Many Christian websites carry a range of possible alternative ways of working with Halloween rather than totally demonising it. There is a list of further helpful resources and books for practitioners at the end of this article.

There’s no getting away from the fact that the traditional characters that populate a Halloween evening are more popular than ever. The Twilight series of books and films, the many TV series about vampires or werewolves, as well a range of other cartoons and bestsellers mean that children are easily drawn into the traditions and events of Halloween.

For most children however Halloween is just an excuse for having fun, possibly getting sweets or money from neighbours and enjoying scaring each other in a safely controlled environment. They are rarely making a conscious link with the idea of true evil. It is often the adults who are more uneasy about the celebration and tend to
give it a significance that is not actually there in the children’s minds.

The onus is on us however as adults to disentangle tradition, fun, risk and commercialisation from the reality of things like the occult, asking for wisdom to decide where to draw the line.

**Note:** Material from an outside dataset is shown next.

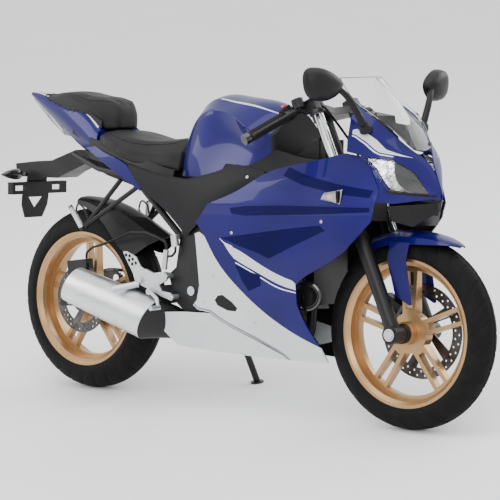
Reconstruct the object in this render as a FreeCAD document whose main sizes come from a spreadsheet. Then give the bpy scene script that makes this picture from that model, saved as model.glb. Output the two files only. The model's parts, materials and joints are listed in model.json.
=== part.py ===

Halloween can provide an opportunity to test out things that are risky or nasty in a safe environment. Most children have a fascination for the supernatural but by banning these things completely we are in danger of removing something important in our own supernatural faith. Faith in Jesus is not something cosy and out of this world but rather helps us to confront and live with the dangers, mess and fears of this life. Children see plenty of this on the news and can’t be shielded from the dark side, so let us use Halloween as a festival to let them know that God is with us in Jesus not only in the good times we enjoy together but also in the valley of the shadow of death.